Lord, thou knowest better than I know myself that I am growing older and will some day be old. Keep me from the fatal habit of thinking I must say something on every subject and on every occasion. Release me from craving to straighten out everybody's affairs. Make me thoughtful, but not moody; helpful, but not bossy. With my vast store of wisdom, it seems a pity not to use it all, but thou knowest Lord that I want a few friends at the end.

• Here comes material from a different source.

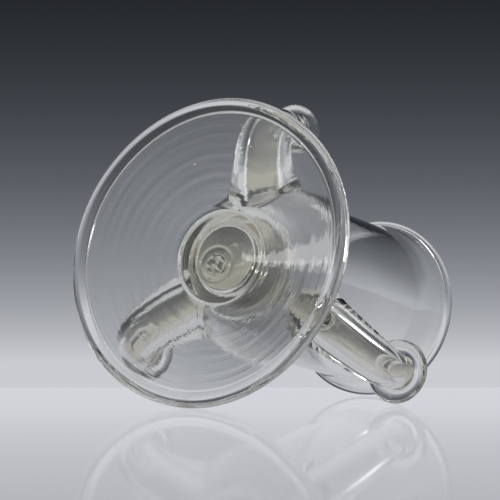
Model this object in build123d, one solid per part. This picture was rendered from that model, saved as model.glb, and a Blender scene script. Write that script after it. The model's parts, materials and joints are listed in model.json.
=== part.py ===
"""A free-blown glass vessel: a bowl on a short stem and a folded foot, with three upturned spouts.

The origin is the centre of the ring that the foot rests on, +Z is up, and sizes are in millimetres.
Each piece is one gather of glass, as the glassmaker adds it, so neighbours meet face to face at their welds.
"""

from build123d import *

import os
from math import atan2, tan

# Foot: a low cone of glass with its rim folded under.
FOOT_RADIUS = 60.0
FOOT_RIM_HEIGHT = 5.4
FOOT_RIM_WIDTH = 6.0
FOOT_REST_WIDTH = 1.6
FOOT_RISE = 11.0
FOOT_EDGE_THICKNESS = 2.6
FOOT_CENTRE_THICKNESS = 4.2
PONTIL_RADIUS = 4.4
PONTIL_HEIGHT = 1.0
PONTIL_OFFSET = 3.4
PONTIL_AZIMUTH = -60.0

# Stem: a waisted spool between the foot and a flat collar under the bowl.
STEM_FOOT_RADIUS = 19.4
STEM_WAIST_RADIUS = 13.4
STEM_HEIGHT = 12.0
COLLAR_RADIUS = 21.5
COLLAR_HEIGHT = 4.0

# Bowl: a round-shouldered cylinder, open at the top, with a turned-out lip.
BOWL_RADIUS = 32.4
BOWL_WALL = 2.4
BOWL_HEIGHT = 102.6
BOWL_FLOOR = 4.2
BOWL_SHOULDER_RADIUS = 12.0
BOWL_SEAT_RADIUS = 18.0
LIP_RADIUS = 36.7
LIP_HEIGHT = 17.0
LIP_THICKNESS = 3.0

# Spouts: tubes that leave the bowl's base, sag or rise, taper, and turn up beside it. They are made by eye,
# so each has its own direction, reach, knee height, mouth height and lip size.
SPOUT_AZIMUTHS = (3.5, 118.2, 244.6)
SPOUT_REACHES = (62.7, 58.9, 64.1)
SPOUT_KNEE_HEIGHTS = (33.0, 29.0, 42.0)
SPOUT_MOUTH_HEIGHTS = (55.0, 59.8, 62.8)
SPOUT_LIP_WIDTHS = (4.4, 4.1, 5.3)
SPOUT_ROOT_HEIGHT = 11.5
SPOUT_ROOT_INSET = 10.0
SPOUT_ROOT_RADIUS = 12.0
SPOUT_ROOT_BORE = 6.0
NECK_RADIUS = 7.2
NECK_BORE = 4.5
NECK_LENGTH = 5.6
SPOUT_LIP_HEIGHT = 5.6
MOUTH_SETBACK = 0.6

# The bowl was set a little crooked on its foot: all above the foot leans about the origin.
LEAN_ANGLE = 3.6
LEAN_AZIMUTH = 143.0
WELD_DEPTH = 3.0

# Levels where one piece stops and the next begins.
STEM_LEVEL = FOOT_RISE + FOOT_CENTRE_THICKNESS
COLLAR_LEVEL = STEM_LEVEL + STEM_HEIGHT
BOWL_LEVEL = COLLAR_LEVEL + COLLAR_HEIGHT
BOWL_TOP = BOWL_LEVEL + BOWL_HEIGHT
BOWL_INNER_RADIUS = BOWL_RADIUS - BOWL_WALL
SPOUT_LEVEL = BOWL_LEVEL + SPOUT_ROOT_HEIGHT
SPOUT_SECTIONS = 7


def turned(corners):
    """The solid made by turning an outline about Z. A corner is (radius, height, rounding)."""
    face = make_face(Polyline(*[(r, z) for r, z, _ in corners], close=True))
    for r, z, rounding in corners:
        if rounding:
            corner = face.vertices().sort_by_distance((r, z, 0))[0]
            face = fillet(corner, rounding)
    return revolve(Plane.XZ * face, Axis.Z)


def foot():
    """The foot, with a flat ring to rest on under its folded rim."""
    rim_inside = FOOT_RADIUS - FOOT_RIM_WIDTH
    rest_outside = FOOT_RADIUS - (FOOT_RIM_WIDTH - FOOT_REST_WIDTH) / 2
    rest_inside = rest_outside - FOOT_REST_WIDTH
    under = FOOT_RIM_HEIGHT - FOOT_EDGE_THICKNESS - 0.4
    return turned([
        (0, FOOT_RISE, 0),
        (PONTIL_OFFSET + PONTIL_RADIUS + 3, FOOT_RISE, 25),
        (rim_inside, under, 2.0),
        (rest_inside, 0, 1.0),
        (rest_outside, 0, 0.8),
        (FOOT_RADIUS, FOOT_RIM_HEIGHT * 0.35, 1.8),
        (FOOT_RADIUS, FOOT_RIM_HEIGHT * 0.7, 1.4),
        (FOOT_RADIUS - FOOT_RIM_WIDTH / 2, FOOT_RIM_HEIGHT, 2.0),
        (rim_inside, under + FOOT_EDGE_THICKNESS, 3.0),
        (STEM_FOOT_RADIUS + 0.8, STEM_LEVEL, 6),
        (0, STEM_LEVEL, 0),
    ])


def pontil_mark():
    """The button of glass left under the foot, off its centre, where the pontil rod broke away."""
    low = FOOT_RISE - PONTIL_HEIGHT
    place = Rot(0, 0, PONTIL_AZIMUTH) * Pos(PONTIL_OFFSET, 0, 0)
    return place * turned([
        (0, FOOT_RISE, 0),
        (0, low, 0),
        (PONTIL_RADIUS, low, PONTIL_HEIGHT * 0.6),
        (PONTIL_RADIUS, FOOT_RISE, 0),
    ])


def stem():
    """The solid spool of the stem, deep enough at its base to reach the foot all round."""
    waist = STEM_LEVEL + STEM_HEIGHT * 0.55
    waist_half = STEM_HEIGHT / 6
    base_round = STEM_HEIGHT / 5
    top_lean = atan2(BOWL_SEAT_RADIUS - STEM_WAIST_RADIUS, COLLAR_LEVEL - waist - waist_half)
    top_round = min(STEM_HEIGHT / 3, 1.1 * waist_half / tan(top_lean / 2))
    base = STEM_LEVEL - WELD_DEPTH
    return turned([
        (0, base, 0),
        (STEM_FOOT_RADIUS, base, 0),
        (STEM_FOOT_RADIUS, STEM_LEVEL + base_round, waist_half),
        (STEM_WAIST_RADIUS, waist - waist_half, base_round),
        (STEM_WAIST_RADIUS, waist + waist_half, top_round),
        (BOWL_SEAT_RADIUS, COLLAR_LEVEL, 0),
        (0, COLLAR_LEVEL, 0),
    ])


def collar():
    """The flat round collar that joins the stem to the bowl."""
    edge = COLLAR_HEIGHT * 0.46
    return turned([
        (0, COLLAR_LEVEL, 0),
        (COLLAR_RADIUS, COLLAR_LEVEL, edge),
        (COLLAR_RADIUS, BOWL_LEVEL, edge),
        (0, BOWL_LEVEL, 0),
    ])


def bowl_outside():
    """The bowl's outer shape, solid."""
    return turned([
        (0, BOWL_LEVEL, 0),
        (BOWL_SEAT_RADIUS, BOWL_LEVEL, 2),
        (BOWL_RADIUS, BOWL_LEVEL + 5.5, BOWL_SHOULDER_RADIUS),
        (BOWL_RADIUS, BOWL_TOP - LIP_HEIGHT, 60),
        (LIP_RADIUS, BOWL_TOP - LIP_THICKNESS / 2, 0.8),
        (LIP_RADIUS - 0.4, BOWL_TOP, 1.2),
        (0, BOWL_TOP, 0),
    ])


def bowl_inside():
    """The space in the bowl."""
    floor = BOWL_LEVEL + BOWL_FLOOR
    lip_inside = LIP_RADIUS - LIP_THICKNESS
    return turned([
        (0, floor + 0.6, 0),
        (8, floor + 0.4, 8),
        (BOWL_INNER_RADIUS, floor + 3.0, BOWL_SHOULDER_RADIUS - BOWL_WALL),
        (BOWL_INNER_RADIUS, BOWL_TOP - LIP_HEIGHT, 60),
        (lip_inside, BOWL_TOP - 1.2, 3),
        (lip_inside + 1.2, BOWL_TOP + 1, 0),
        (0, BOWL_TOP + 1, 0),
    ])


def tube(reach, knee_height, top, root_radius, neck_radius, root_share):
    """A round bar in the XZ plane that bends from the bowl's wall to a straight upright neck.

    Its centre line is the parabola from the root towards the knee and up to the neck, and its
    first section has root_share of the root's radius.
    """
    neck_start = top - NECK_LENGTH
    root = (BOWL_RADIUS - SPOUT_ROOT_INSET, SPOUT_LEVEL)
    circles = []
    for step in range(SPOUT_SECTIONS):
        t = step / (SPOUT_SECTIONS - 1)
        out = (1 - t) ** 2 * root[0] + (1 - (1 - t) ** 2) * reach
        up = (1 - t) ** 2 * root[1] + 2 * t * (1 - t) * knee_height + t**2 * neck_start
        along = (
            (1 - t) * (reach - root[0]),
            0,
            (1 - t) * (knee_height - root[1]) + t * (neck_start - knee_height),
        )
        radius = root_radius + (neck_radius - root_radius) * t
        if step == 0:
            radius *= root_share
        circles.append(Plane(origin=(out, 0, up), x_dir=(0, 1, 0), z_dir=along) * Circle(radius))
    upward = (Align.CENTER, Align.CENTER, Align.MIN)
    neck = Pos(reach, 0, neck_start) * Cylinder(neck_radius, top - neck_start, align=upward)
    return loft(circles) + neck


def spout_parts(reach, knee_height, mouth_height, lip_width):
    """One spout's outer bar, its bore and its lip ring, along +X."""
    low = mouth_height - SPOUT_LIP_HEIGHT / 2
    high = mouth_height + SPOUT_LIP_HEIGHT / 2
    top = high - MOUTH_SETBACK
    outside = tube(reach, knee_height, top, SPOUT_ROOT_RADIUS, NECK_RADIUS, 0.72)
    bore = tube(reach, knee_height, top, SPOUT_ROOT_BORE, NECK_BORE, 1.0)
    mouth = Pos(reach, 0, top - 1) * Cylinder(NECK_BORE, 2, align=(Align.CENTER, Align.CENTER, Align.MIN))
    edge = SPOUT_LIP_HEIGHT * 0.47
    ring = turned([
        (NECK_RADIUS, low, 0.8),
        (NECK_RADIUS + lip_width, low, edge),
        (NECK_RADIUS + lip_width, high, edge),
        (NECK_RADIUS, high, MOUTH_SETBACK),
    ])
    return outside, bore + mouth, Pos(reach, 0, 0) * ring


def build():
    """Every piece by the name of its node."""
    envelope = bowl_outside()
    bowl = envelope - bowl_inside()
    upper = {"stem": stem(), "collar": collar()}
    sizes = zip(SPOUT_AZIMUTHS, SPOUT_REACHES, SPOUT_KNEE_HEIGHTS, SPOUT_MOUTH_HEIGHTS, SPOUT_LIP_WIDTHS)
    for number, (azimuth, *shape) in enumerate(sizes, 1):
        outside, bore, ring = (Rot(0, 0, azimuth) * part for part in spout_parts(*shape))
        bowl = bowl - bore
        upper[f"spout_{number}"] = outside - bore - envelope - upper["collar"]
        upper[f"spout_lip_{number}"] = ring
    upper["bowl"] = bowl
    lean = Rot(0, 0, LEAN_AZIMUTH) * Rot(0, LEAN_ANGLE, 0) * Rot(0, 0, -LEAN_AZIMUTH)
    pieces = {"foot": foot(), "pontil_mark": pontil_mark()}
    pieces.update({name: lean * piece for name, piece in upper.items()})
    pieces["stem"] = pieces["stem"] - pieces["foot"]
    return pieces


os.makedirs("parts", exist_ok=True)
for name, piece in build().items():
    export_step(piece, f"parts/{name}.step")
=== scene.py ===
import json
from math import atan2, ceil, cos, exp, hypot, pi, radians, sin, tan

import bpy
import numpy as np
from mathutils import Matrix, Vector


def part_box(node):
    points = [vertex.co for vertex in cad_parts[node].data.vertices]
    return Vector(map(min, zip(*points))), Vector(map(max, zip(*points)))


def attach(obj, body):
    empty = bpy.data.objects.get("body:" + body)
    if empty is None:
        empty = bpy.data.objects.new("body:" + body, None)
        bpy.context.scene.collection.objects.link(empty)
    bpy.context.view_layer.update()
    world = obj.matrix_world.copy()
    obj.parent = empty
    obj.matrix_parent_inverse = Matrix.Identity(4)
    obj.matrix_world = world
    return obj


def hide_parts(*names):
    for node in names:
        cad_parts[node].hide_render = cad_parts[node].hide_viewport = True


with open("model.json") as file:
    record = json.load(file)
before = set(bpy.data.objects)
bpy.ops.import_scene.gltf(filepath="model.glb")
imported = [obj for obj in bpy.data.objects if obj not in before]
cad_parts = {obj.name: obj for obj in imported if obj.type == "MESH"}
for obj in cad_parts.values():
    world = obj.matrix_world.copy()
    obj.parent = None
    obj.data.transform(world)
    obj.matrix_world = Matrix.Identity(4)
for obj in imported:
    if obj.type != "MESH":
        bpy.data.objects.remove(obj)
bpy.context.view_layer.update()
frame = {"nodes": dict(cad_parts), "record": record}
mounts = {mount["name"]: mount for mount in frame["record"]["mounts"]}

# Sizes are in millimetres until a mesh is made.
MM = 0.001
TURNS = 192
SPOUT_TURNS = 96
ON_AXIS = 1e-6

# Foot
FOOT_RIM_HEIGHT = 5.4
FOOT_RIM_WIDTH = 6.0
FOOT_REST_WIDTH = 1.6
FOOT_EDGE_THICKNESS = 2.6
FOOT_RISE = 11.0
STEM_FOOT_RADIUS = 19.4
PONTIL_BED = 0.3
FOLD_DEPTH = 0.35
FOOT_CROWN_RADIUS = 10.8
FOOT_STEP = 0.4
FOOT_TURNS = 240

# Stem and bowl
STEM_WAIST_RADIUS = 13.4
SEAT_RADIUS = 18.0
BOWL_WALL = 2.4
BOWL_FLOOR = 4.2
SHOULDER_RADIUS = 12.0
LIP_HEIGHT = 17.0
LIP_THICKNESS = 3.0
LIP_INSIDE_DROP = 1.2
BOWL_FLARE_ROUNDING = 60
FINE_STEP = 0.6

# Spouts: the knee is the corner that the centre line's parabola bends towards.
KNEE_HEIGHTS = {"spout_1": 33.0, "spout_2": 29.0, "spout_3": 42.0}
SPOUT_ROOT_INSET = 10.0
SPOUT_ROOT_HEIGHT = 11.5
SPOUT_ROOT_RADIUS = 12.0
SPOUT_ROOT_BORE = 6.0
NECK_RADIUS = 7.2
WELD_FLARE = 2.2
WELD_FLARE_REACH = 3.0
RECESS = 0.3
PINCH_REACH = 0.16
ROOT_PINCH = 0.28
TUBE_STEPS = 110
ROOT_STEPS = 12
CROSSING_RANGE = (-0.1, 0.6)
HALVINGS = 24
BORE_START = -0.12
BORE_EXTRA_STEPS = 12
LIP_RING_SEAT = 0.4
LIP_RING_STEPS = 48
LIP_RING_UNEVEN = 0.12
ANGLES = np.linspace(0, 2 * pi, SPOUT_TURNS, endpoint=False)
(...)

Keep my mind free from the recital of endless details. Give me wings to get to the point. Seal my lips on my aches and pains. They are increasing and love of rehearsing them is becoming sweeter as the years go by. I dare not ask for grace enough to enjoy the tales of others' pains, but help me to endure them with patience. I dare not ask for improved memory, but for a growing humility and a lessened cock-sureness when my memory seems to clash with the memories of others. Teach me the glorious lesson that occasionally I may be mistaken.

Keep me reasonably sweet. I do not want to be a saint. Some of them are so hard to live with; but a sour, old person is one of the crowning works of the Devil. Give me the ability to see good things in unexpected places and talents in unexpected people and give me, O Lord, the grace to tell them so. Amen.

Isn't that wonderful! That is the sense of grace and it is grace that is not just in appearance. It is not grace that is full of oneself. It is grace that is truly humble and full of God's self.

That is what the Apostle Paul wanted for the people in Philippi. He wanted them, as he says, to love one another and be abounding in that love, that they would be partners with him in grace, for only Jesus Christ can give it.

As we approach this Christmas season, may each and every one of us be partners in that grace. May it infuse our lives. May it be as deep as our bones. May it reside in our hearts. May it inspire our deeds, because it is the gift that only Christ can give and is the greatest gift of all. The word that we should live by today is grace.

To our Lord be praised. Amen.

This is a verbatim transcription of the original sermon.